Me senté en el escritorio y me esforcé en pensar. Así es como me gustaba describirlo. Durante años, dije: «Me esfuerzo en pensar», de la misma manera que mi madre decía que se esforzaba en vivir.
-Apegos feroces- Vivian Gornick
Cuando mi hermano cumplió los dieciocho años se marchó de
casa, cerró la puerta por fuera y no le volvimos a ver durante años. Su cupo de pena y de decepción había llegado al límite y quería volar. Nadie podía reprochárselo, ni siquiera su madre, la mía también, que iba acumulando pérdidas sin apenas darse cuenta. Nos
quedamos solas, lo que en realidad significaba que la mayor parte del tiempo lo
pasaba sin nadie en casa. Mi madre trabajaba como enfermera en la unidad de
paliativos del Hospital General y su vida, desde que mi padre murió,
transcurría entre guardias infinitas que le permitían sobrevivir sin tener que
pensar demasiado porque, como en ocasiones decía, bastante
tenía con protegerse del dolor de los que cada día perdían a un ser querido durante sus horas de trabajo. El
apartamento en el que vivíamos, entre la Cuarta y la Plaza Hems, se nos había
quedado enorme. Algunos días, al volver de la universidad, me paseaba por el
salón y esperaba descubrir que, pese a lo vacío que ahora estaba todo, en algún
rincón quedaba un rescoldo de la vida que tuvimos tiempo atrás, pero no
encontraba más que el eco de una radio que se colaba por el patio de luces. Me
tumbaba en el sofá y con la mirada perdida en el vacío imaginaba que algún día
volvería la normalidad que se me había escapado aún sabía bien cómo. A veces esperaba que Helen, mi
madre, volviera de su guardia y me besara aunque fuera con más cansancio que
ganas.

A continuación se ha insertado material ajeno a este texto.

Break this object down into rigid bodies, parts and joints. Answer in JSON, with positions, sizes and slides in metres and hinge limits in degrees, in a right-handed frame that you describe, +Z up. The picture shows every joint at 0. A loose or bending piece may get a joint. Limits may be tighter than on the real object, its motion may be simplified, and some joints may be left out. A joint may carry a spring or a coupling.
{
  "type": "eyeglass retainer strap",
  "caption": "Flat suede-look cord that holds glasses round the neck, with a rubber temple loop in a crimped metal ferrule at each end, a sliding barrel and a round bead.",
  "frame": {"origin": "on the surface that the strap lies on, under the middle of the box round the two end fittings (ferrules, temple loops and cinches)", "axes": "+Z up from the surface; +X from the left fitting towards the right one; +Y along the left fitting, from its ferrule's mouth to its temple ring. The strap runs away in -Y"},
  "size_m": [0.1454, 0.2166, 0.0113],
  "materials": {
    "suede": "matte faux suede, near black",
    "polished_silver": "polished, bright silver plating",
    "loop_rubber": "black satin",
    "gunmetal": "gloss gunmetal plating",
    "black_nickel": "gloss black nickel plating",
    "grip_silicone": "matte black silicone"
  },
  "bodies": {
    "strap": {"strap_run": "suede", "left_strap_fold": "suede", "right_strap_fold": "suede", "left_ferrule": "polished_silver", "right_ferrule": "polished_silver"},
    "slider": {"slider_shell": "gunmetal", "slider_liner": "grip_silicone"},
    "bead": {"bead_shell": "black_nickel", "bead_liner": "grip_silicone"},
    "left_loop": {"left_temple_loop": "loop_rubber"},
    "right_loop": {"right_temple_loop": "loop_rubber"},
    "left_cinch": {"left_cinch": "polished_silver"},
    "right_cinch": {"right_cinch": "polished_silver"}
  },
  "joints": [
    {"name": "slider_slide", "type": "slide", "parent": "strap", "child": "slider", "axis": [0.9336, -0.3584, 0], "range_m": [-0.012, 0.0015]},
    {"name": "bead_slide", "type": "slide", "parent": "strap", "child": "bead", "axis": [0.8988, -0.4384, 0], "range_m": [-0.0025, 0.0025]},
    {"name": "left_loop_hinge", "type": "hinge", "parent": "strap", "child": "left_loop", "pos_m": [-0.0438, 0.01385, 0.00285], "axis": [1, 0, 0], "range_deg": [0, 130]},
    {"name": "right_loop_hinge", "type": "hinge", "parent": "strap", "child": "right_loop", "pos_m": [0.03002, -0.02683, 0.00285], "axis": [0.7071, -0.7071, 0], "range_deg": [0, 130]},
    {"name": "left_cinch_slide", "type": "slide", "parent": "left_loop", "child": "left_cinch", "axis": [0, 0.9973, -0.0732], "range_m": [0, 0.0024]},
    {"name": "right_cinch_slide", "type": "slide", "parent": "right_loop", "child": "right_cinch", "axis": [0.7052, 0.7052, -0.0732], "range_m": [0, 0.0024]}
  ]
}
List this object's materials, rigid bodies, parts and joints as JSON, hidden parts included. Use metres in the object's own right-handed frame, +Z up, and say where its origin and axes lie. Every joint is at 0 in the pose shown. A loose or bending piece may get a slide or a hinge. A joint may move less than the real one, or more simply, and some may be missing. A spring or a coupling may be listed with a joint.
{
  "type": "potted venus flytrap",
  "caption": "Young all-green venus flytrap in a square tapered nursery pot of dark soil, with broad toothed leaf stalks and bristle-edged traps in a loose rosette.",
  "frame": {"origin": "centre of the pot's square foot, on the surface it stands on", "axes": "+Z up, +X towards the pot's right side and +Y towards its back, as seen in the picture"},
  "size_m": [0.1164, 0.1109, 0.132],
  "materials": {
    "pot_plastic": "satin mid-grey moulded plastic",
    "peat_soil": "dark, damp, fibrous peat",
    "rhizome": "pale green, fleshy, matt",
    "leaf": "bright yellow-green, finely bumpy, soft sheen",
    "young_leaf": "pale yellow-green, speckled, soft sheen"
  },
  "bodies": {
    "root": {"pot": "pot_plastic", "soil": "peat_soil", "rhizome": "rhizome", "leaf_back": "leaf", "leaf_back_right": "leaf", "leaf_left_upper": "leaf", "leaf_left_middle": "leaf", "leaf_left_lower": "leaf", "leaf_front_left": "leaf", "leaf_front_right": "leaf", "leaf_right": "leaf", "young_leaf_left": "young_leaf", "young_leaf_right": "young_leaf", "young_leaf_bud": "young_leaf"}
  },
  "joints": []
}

Se quitaba los zapatos, se tumbaba en el sofá en el que yo misma, horas antes, había
perdido el mundo de vista, y allí se quedaba dormida sin apenas decir nada. Me sentía incapaz de decirle lo mucho que la
echaba de menos. La besaba en la frente y ella, de una manera casi inconsciente, me acariciaba la mejilla. Estuvimos así más tiempo del que puedo recordar. La sentía frágil en su
aparente entereza y más de una vez temí que se desmoronara como un castillo de
naipes y se arrojara a una desesperación tan grande como salvaje. A veces, al volver de clase, la encontraba apoyada en la
ventana, dando la espalda a la habitación, al mundo entero y la
escuchaba suspirar. Aquel ambiente sombrío y triste me influyó durante años. La
intensidad de su soledad se colaba por mi sistema nervioso hasta bloquearme y alejarme poco a poco de ella. Un
día, al volver a casa, la encontré pintando la pared del salón, había cubierto
los muebles con sábanas viejas y su cabeza con un pañuelo que había sido de papá. Al verme bajó de la escalera, me abrazó como
hacía años que no lo hacía y sentí, por fin, que acababa de expulsar de nuestra
casa el infierno del dolor y que por fin volvía a nacer la posibilidad de
recuperarnos, de evitar perdernos para siempre.